Since its launch last Thursday, the site has become somewhat of a phenomenon, garnering about 20 million hits in less than a week, according to Alex Bogusky, executive creative director at the MDC Partners-backed Miami shop.

“Literally within a day we had 1 million hits,” he said. “It was outrageous.” He credits the popularity of the site to people trying to discover how the chicken is able to follow most typed-in instructions. Some conjectured on blogs that Burger King had hundreds of people in chicken suits around the country being filmed on Web cams.

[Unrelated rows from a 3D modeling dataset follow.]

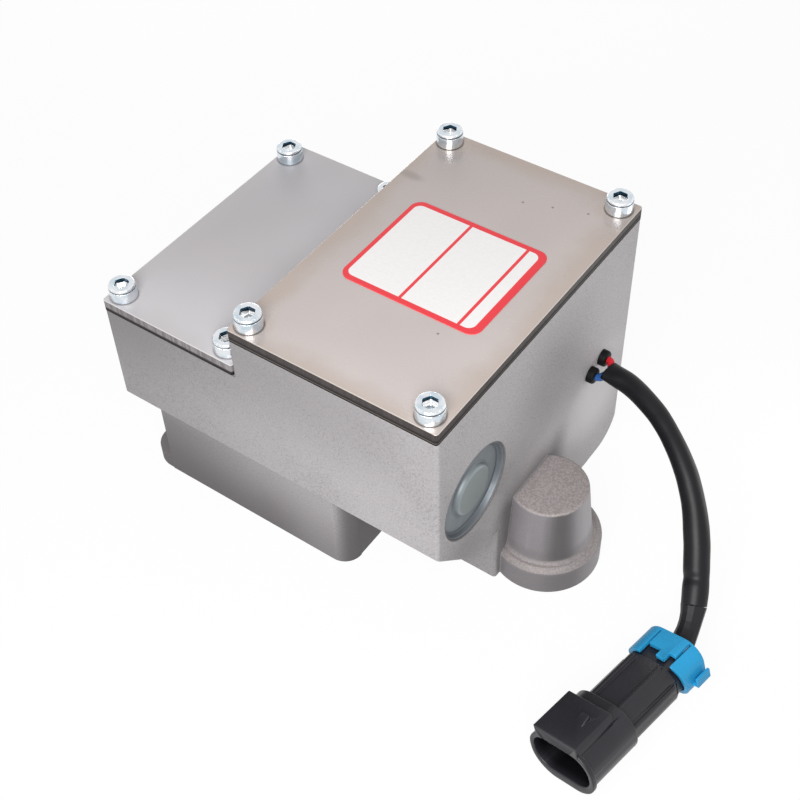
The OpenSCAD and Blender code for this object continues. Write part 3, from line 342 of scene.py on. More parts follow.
def castLook():
    # Fine blasted grain with darker specks, browner on the ear's top, with painted shade towards
    # the foot, in corners and beside the ear, and painted light on the body's right rear and the
    # boss's outer side
    t, share, turned, at = castTone, castShares, castFacing, inMetres(castSpans)
    look = Look("castAluminium", Specular_IOR_Level=t["shine"])
    x, y, z = look.axes()
    facing = look.normal()
    grain = look.noise(t["grain"], 2, 0.6)
    coarse = look.noise(t["coarse"], 2, 0.6)
    cloud = look.noise(t["cloud"], 3, 0.6)
    specks = look.noise(t["specks"], 1, 0.5)
    drift = cloud - 0.5
    tone = look.between(grain.ramp(*t["grainSpan"]), t["dark"], t["colour"])
    tone = look.over(tone, cloud.ramp(*t["cloudSpan"]) * share["cloud"], t["dark"])

    # A band under the covers is darker, and the blasting there is more speckled
    band = z.ramp(*at["bandUp"])
    banded = band * share["band"] * x.fall(*at["bandRight"])
    tone = look.over(tone, banded, shaded(t["dark"], t["bandShade"]))
    speckled = (specks + drift * t["speckCloud"] + band * t["speckBand"]).ramp(*t["speckSpan"])
    tone = look.over(tone, speckled * share["speck"], t["speck"])

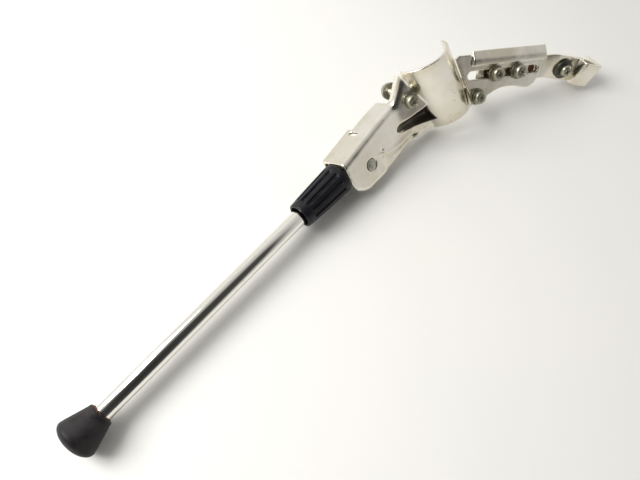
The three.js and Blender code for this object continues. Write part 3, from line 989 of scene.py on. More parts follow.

In fact, CP+B came up with about 400 different actions that the chicken could do, and then filmed them in the course of a day in Los Angeles.

“Because things refresh at a slow rate on Web cams, you can camouflage where one clip goes into another,” Bogusky said. “There were all these jumps in the motion anyway, so it was pretty easy at that point to weave [clips] together.”

The online effort complements three spots that also broke last Thursday. The ads, directed by Rocky Morton of MJZ, show a person in a chicken suit living in an apartment with 20-somethings. In one ad, a woman drops a pencil so she can watch the chicken bend down to fetch it. “Chicken, just the way you like it,” a voiceover states. “Have it your way” remains the tagline.